After seven acquisitions in 2007, and three in 2009, all of which have been successfully integrated with Frutarom's global activities and contribute to both a growth in sales and improved margins, we continued to implement strategic acquisitions and completed five acquisitions in 2011 and an additional three at the beginning of 2012. The scope in revenues from the last eight acquisitions made, based on 2010 figures, stood at US$145 million. The acquisitions, whose value is yet to be fully reflected in the outcomes of our operations, are in advanced stages of integration and support our expanding global reach.
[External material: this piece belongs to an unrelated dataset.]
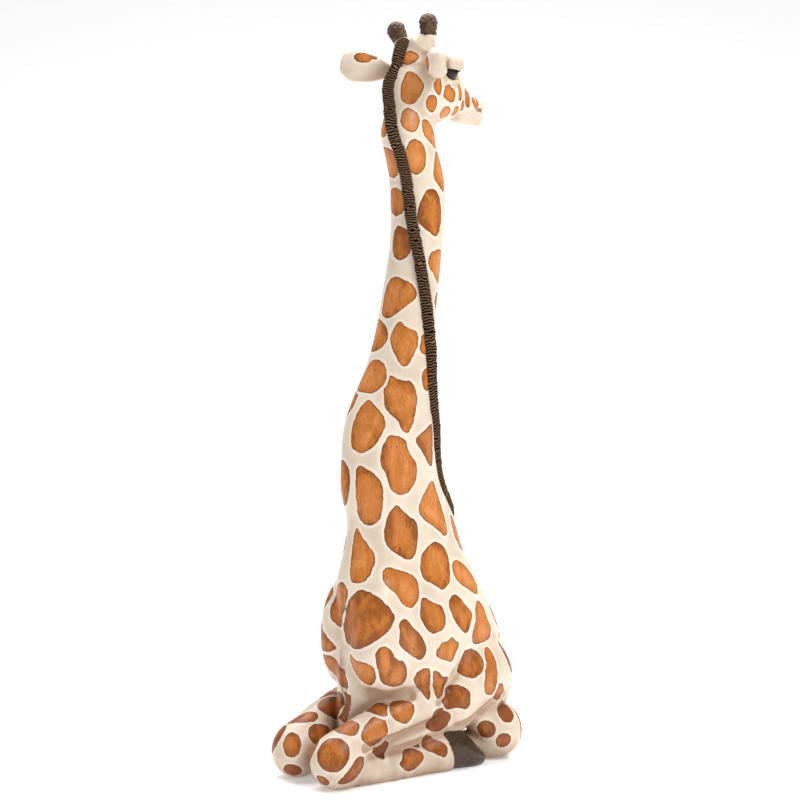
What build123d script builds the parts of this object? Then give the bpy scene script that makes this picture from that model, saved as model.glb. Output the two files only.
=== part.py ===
"""Kneeling giraffe statue that looks back over its own rump, built as separate hollow castings.

The giraffe kneels with all four legs folded under it. Its chest faces -Y, its left side +X, and +Z is up.
The neck twists half a turn on its way up, so that the head looks back along +Y. The origin lies on the ground
plane, on the body's plane of symmetry. All sizes are in millimetres.

The torso and the neck are thin-walled castings cut from one twisting trunk. The head, legs, hooves, ears,
horns, mane and tail are castings of their own, glued over sleeves, dowels and pegs. A steel rod ties the head
to a plywood base plate, and a poured weight above the plate keeps the tall figure upright.
"""

from build123d import *

from collections import namedtuple
from math import cos, pi, radians, sin, sqrt
import os

# Driving dimensions
WALL = 7.0  # casting thickness of torso and neck
GLUE_GAP = 0.2  # clearance left for adhesive between castings
FELT_INSET = 1.5  # how far the felt stays inside the torso's rim
FELT = 2.0  # thickness of the felt sheet, and so the height of the torso's rim above the ground
NECK_JOINT_Z = 330.0  # plane where the neck casting meets the torso
HEAD_JOINT_Z = 900.0  # plane where the head casting meets the neck
SLEEVE_HALF = 22.0  # how far a locating sleeve reaches into each casting
SECTION_POINTS = 16  # points on each closed trunk section

# Tie rod and base
ROD_Y = 18.0  # the rod stands upright at this distance behind the origin
ROD_D = 10.0
ROD_TOP = 955.0
PLATE_THICK = 18.0
NUT_ACROSS_FLATS = 17.0
NUT_HIGH = 8.0
WASHER_D = 26.0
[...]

These acquisitions have deepened our presence in developed markets as well as in emerging markets where growth rates are higher than the global average and expanded our customer base throughout the world, and the unique and diverse product portfolio we can offer our customers.
In the upcoming months we will continue to integrate sites and activities, to utilize the many streamlining opportunities and to realize the substantial cross-selling possibilities created by the acquisitions. At the same time we will continue to identify opportunities for additional strategic acquisitions in attractive target markets and in emerging countries.
A combination of the subsiding global trend of sharp price increases for most raw materials, and the beginning of a fall in some raw material prices from the record highs of 2011, together with the effect of adjusted prices for our products which we have implemented over the last few months, the reduction of raw material costs through stronger global purchasing and maximum utilization of the diverse capacities of our many production sites throughout the world and their many operational synergies following our recent acquisitions, which are in advanced stages of integration, alongside the continued realization of our strategy combining internal growth and acquisitions, will bring about a further significant leap in Frutarom's sales as well as profits and margins".